I already groused about education, so now I'll grouse about the stock market.

"Pipelines, who get paid the same for transporting petroleum products regardless of crude oil prices, have also suffered stock price declines of roughly the same magnitude as oil producers. None of that makes any economic sense..."

I learned about this years ago when Microsoft faced a federal antitrust lawsuit. Microsoft's stock price fell (as expected), but so did Apple's despite Apple benefiting from Microsoft's woes. This counterintuitive movement in stock prices occurs due to block trading. Most stocks are bought by pension fund managers and financial institutions that run mutual funds. They lump stocks into groups (oil & gas, computer, auto, bank & finance, pharmaceuticals, etc.). When something bad happens within a block (oil prices dropping or Microsoft getting sued), then the fund managers start selling all the stocks in that block. When one or more stocks in a block do well, they buy more of all stocks in that block. This type of trading can easily be handled by a computer program, allowing fund managers to spend all day sitting on their fundaments.

I was astonished that such a stupid approach was widely used. How can anyone justify its use? The answer is that it's slightly better than doing nothing, which is what these lazy fund managers would typically do. Now, sharp traders take advantage of block trading: if a good stock gets dragged down within a block, they buy it near the bottom hoping that other non-block traders will buy a day or two later and pull the stock price upward.
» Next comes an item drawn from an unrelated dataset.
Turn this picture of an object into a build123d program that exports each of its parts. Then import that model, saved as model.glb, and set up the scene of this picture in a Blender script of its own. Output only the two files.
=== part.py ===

Therefore, based on what I learned, I don't believe Henry Blodgett's comments refer to the particular problem of counterintuitive stock price changes. He's describing individual stock trades at brokerage firms (that have their own problems).
 
I sincerely believe that this kind of thinking is well rewarded because of a misguided attempt to make everyone above average. The natural check on this should be our societal leaders and the teachers, but the NEA seems to have other goals and our leaders only pander.

Should it be any different? Who is rewarded for a long-term stance that requires sacrifice for a better result ten years down the road? This cultural degradation is fatal to the success of a society, yet we seem to be ignoring those who sound the alarm.
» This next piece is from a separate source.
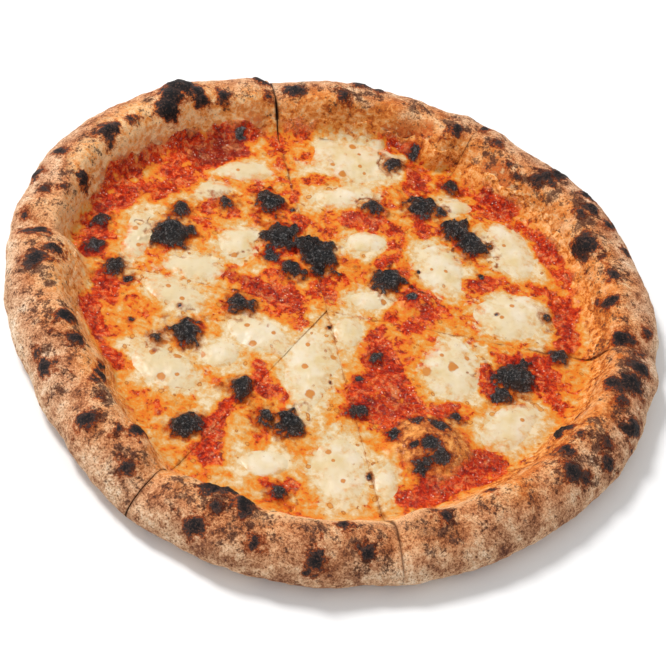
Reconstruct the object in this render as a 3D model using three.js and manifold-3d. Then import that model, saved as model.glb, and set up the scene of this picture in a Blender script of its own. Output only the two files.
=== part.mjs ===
// Margherita pizza from a wood-fired oven, cut by three knife strokes into six slices that still
// lie together. Millimetres, +Z up, the origin on the table under the middle of the pizza.
//
// Each slice is a wedge of dough with its length of puffed rim, a layer of cooked tomato on top
// with its burst blisters, and the pools of melted mozzarella that lie on the tomato.
import * as THREE from 'three';
import { mergeVertices } from 'three/addons/utils/BufferGeometryUtils.js';
import Module from 'manifold-3d';

const wasm = await Module();
wasm.setup();

// ---------------------------------------------------------------- driving dimensions

const CRUST_RADIUS = 158; // mean outer radius, measured from where the cuts cross
const CREST_INSET = 20; // outer edge of the rim to its highest line
const GIRTH_HEIGHT = 9; // height at which the rim is widest
const HEEL_INSET = 14; // rounding under the outer edge
const BASE_THICKNESS = 3.4; // dough under the tomato
const SAUCE_THICKNESS = 1.7;
const SAUCE_EDGE = 0.5; // thickness of the tomato where it ends on the inner side of the rim
const POOL_THICKNESS = 2.2; // melted mozzarella at the middle of a pool
const LAYER_GAP = 0.3; // clearance between touching pieces
const SLOPE_GAP = 0.5; // added to it where a layer runs up the rim
const CUT_GAP = 0.5; // clearance between slices near the middle
const CUT_OPENS_FROM = 105; // distance from the middle at which an open cut starts to gape
const CUT_ROUNDING = 7; // length of rim that sinks towards a cut
const CUT_SINK = 0.14; // share of the rim's height lost at a cut
const REACH = 185; // past everything, for the wedges that cut the slices
const WEDGE_HEIGHT = 60;

// The outline is a circle with slow lobes: number of lobes, swing in mm, direction of a peak.
const OUTLINE_LOBES = [
  [1, 3.4, 43],
  [2, 1.6, -20],
  [3, 3.8, 30],
  [4, 1.1, -18],
];
// Short hollows and swellings of the outline: direction, depth in mm.
const OUTLINE_DENTS = [
  [3, -1.7],
  [24, -1.4],
  [54, -1.8],
  [67, 0.9],
  [118, -2.3],
  [171, -1.8],
  [181, -1.3],
  [189, -1.6],
  [214, -1.9],
  [227, -1.8],
  [246, 1.3],
  [286, -1.6],
  [353, -2.0],
];
const DENT_SPREAD = 4.5; // degrees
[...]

Everyone thinks that their child is special, despite great statistical evidence that over 49% of all children are below average. So, we demand answers when the children aren't all special, then the government steps into the fray. Children can improve with intensive tutoring, of course, but we can't/won't afford such measures so we change the measures used to test the outcome: scantron.
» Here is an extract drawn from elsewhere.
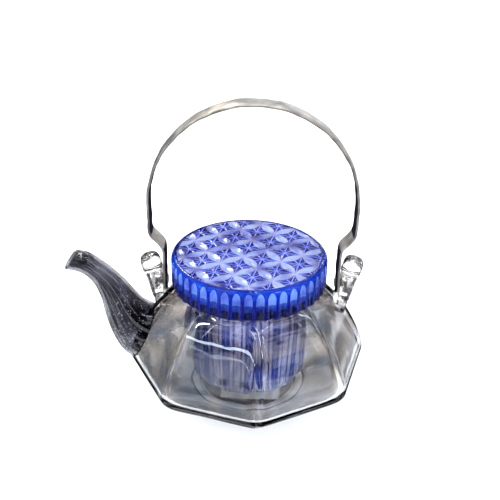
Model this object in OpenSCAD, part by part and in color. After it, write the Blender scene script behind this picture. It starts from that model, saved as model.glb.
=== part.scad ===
// Covered glass pouring pot with a hanging ice cup, a lid and a swinging bail handle.
// Z = 0 is the table, the Z axis is the pot's own axis and the spout points to -X.

/* [Pot body] */
// Corner radius of the eight-sided belt
belt_r = 64; // [62:1:66]
// Height of the belt above the table
belt_z = 22; // [20:1:24]
// Outer radius of the foot ring
foot_r = 31; // [29:1:32]
// Outer radius of the round neck
neck_r = 36.5; // [36:0.1:36.8]
// Height where the faceted shoulder meets the neck
shoulder_z = 65; // [63:1:66]
// Height of the mouth rim
mouth_z = 72; // [71:0.5:72]
// Thickness of the pot's glass wall
wall = 4; // [3.5:0.1:4.5]
// Height of the inside floor
floor_z = 5; // [4.5:0.1:5.5]

/* [Spout] */
// Thickness of the spout's glass wall
spout_wall = 1.8; // [1.6:0.1:2]
// Radius of the pouring hole behind the spout
pour_hole_r = 8; // [6:0.5:9]

/* [Ice cup] */
// Outer radius of the cup just below its flange
cup_r = 32.3; // [31.5:0.1:32.5]
// Thickness of the cup's glass wall
cup_wall = 3.3; // [2.8:0.1:3.6]
// Height of the underside of the cup's base
cup_base_z = 11; // [10.5:0.5:12]

/* [Lid] */
// Outer radius of the lid
lid_r = 40; // [39.5:0.1:40.5]
// Height of the lid's flat top
lid_top_z = 81.4; // [81:0.1:83]
// Height of the lower edge of the lid's skirt
lid_skirt_z = 65.5; // [65:0.1:67]
// Number of upright flutes round the skirt
flutes = 44; // [36:2:48]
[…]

Actual educational success is replaced with something easier to measure and meet and then everyone wonders why the next generation doesn't think.

Those with the capacity to teach aren't rewarded and it seems that those who can't are placed as management, further muddling the picture. We spend far too many resources in coordination and inaccurate measurements.

I blame the parents and the NEA as willing partners in this debacle. Parents demand unreasonable results with insufficient resources because they do not care or understand. The NEA only wishes to maximize their dues and political clout because they are a business, not an organization that has "Children First" as a guiding ethos.
 
In nursing school, there is a marked emphasis on critical thinking. From the very first test we took in that first term, all the questions had four correct answers.

We were forced to think, to analyze, to pick the best answer of four correct answers. Half our class failed. The younger half. The rest of us learned critical thinking and prioritization.

And none of it make the state boards any easier to conquer, because NCLEX is s really hard test, because it finds your weak area and skewers you right there.

Perhaps if more tests were computer adaptive testing where all four choices are correct we'd teach our kids to think?